Many, if not all, will have the academic credentials that public agencies routinely look for. If the program I propose could be established soon and quickly grow to several thousand new recruits every year — and recruits are available now and will continue to be until we change our policies of graduate education — we would have made a respectable down payment on this human capital obligation. Instead of mortgaging our future, as many programs often appear to do, we could actually be paying down the mortgage by drawing on the skills we have banked.

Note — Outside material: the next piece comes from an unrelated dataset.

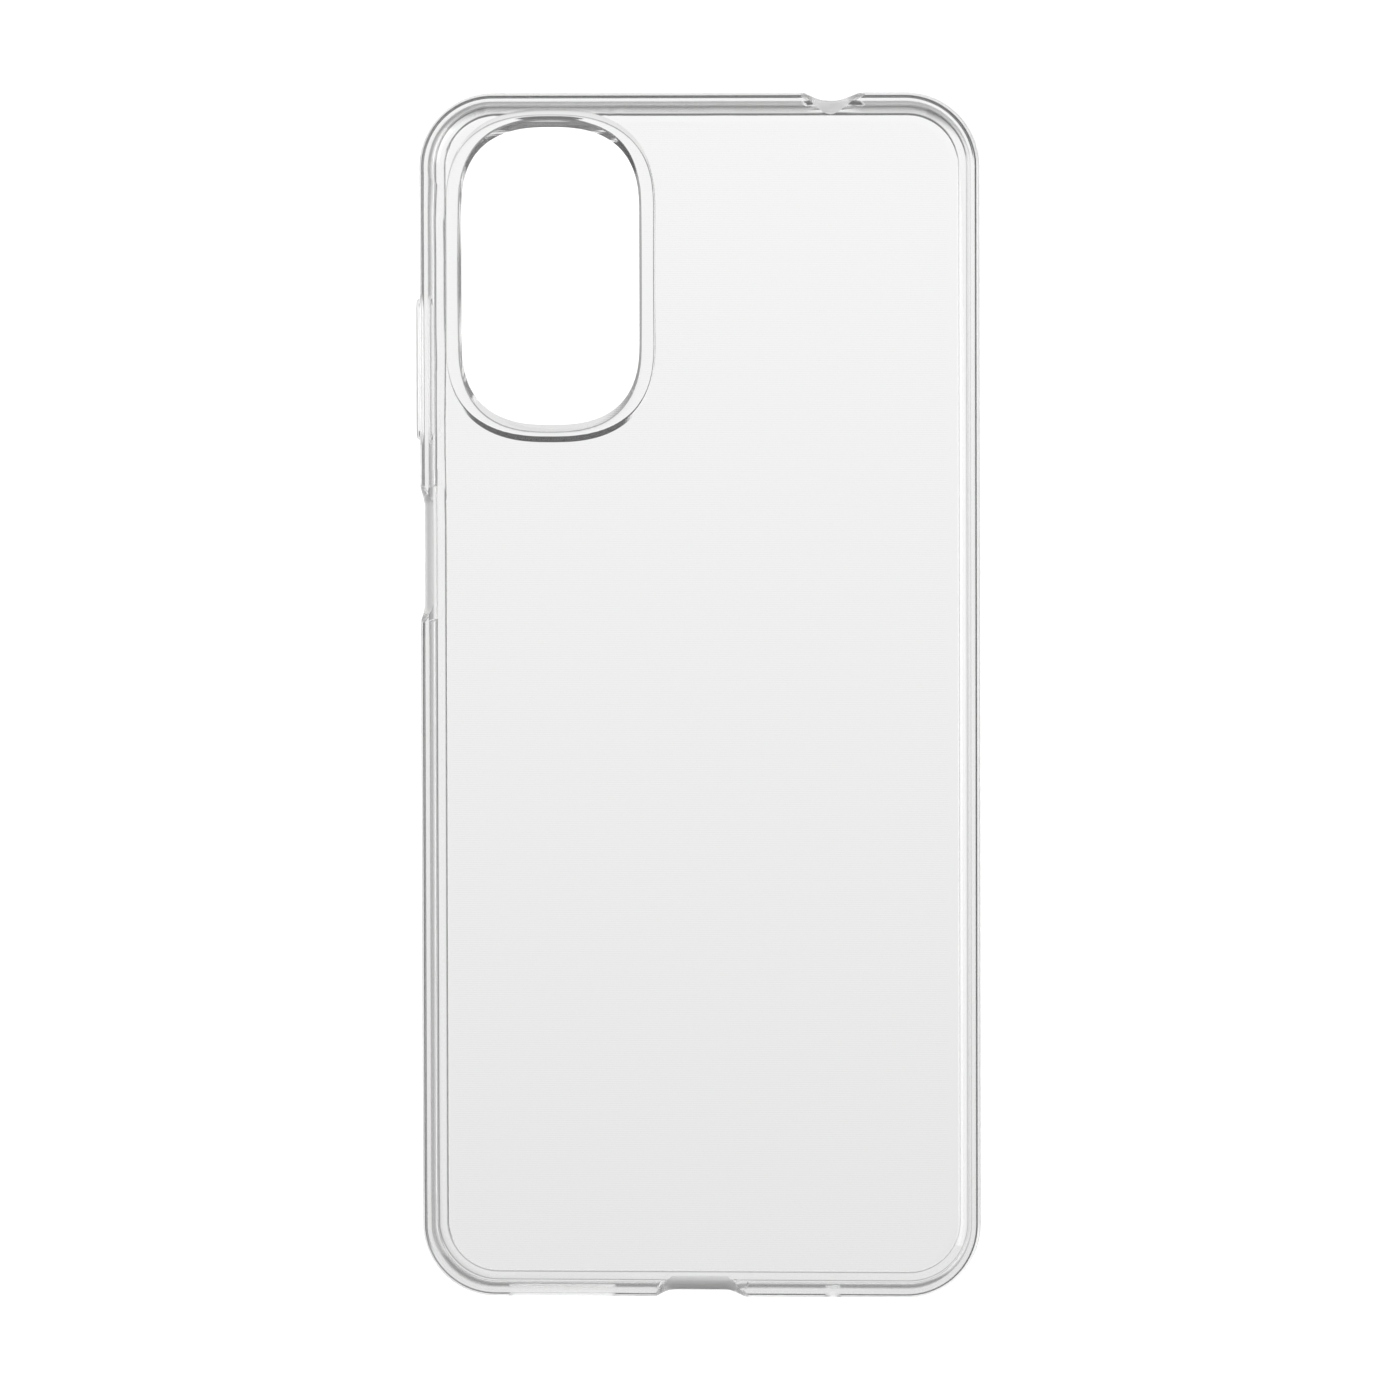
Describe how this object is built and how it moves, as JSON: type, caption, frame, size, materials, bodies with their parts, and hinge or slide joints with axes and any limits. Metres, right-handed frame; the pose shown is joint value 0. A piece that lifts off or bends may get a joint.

Beyond the value of sending “missionaries” or soft diplomats abroad, the two additional goals I have presented — the acquisition of strategic languages and the restocking of the public sector — are distinct, but not at odds with one another, nor do I worry that having more than one goal clouds the mission or makes the program unwieldy: both are worthy and important, and neither excludes the other. Moreover, by turning to the supply of unemployed or underemployed men and women, we will be putting to work minds that have been trained and skills that have been raised at great expense. This may seem an exercise in good works and foreign policy, but no less, in my opinion, a matter of thrift and profit for the nation.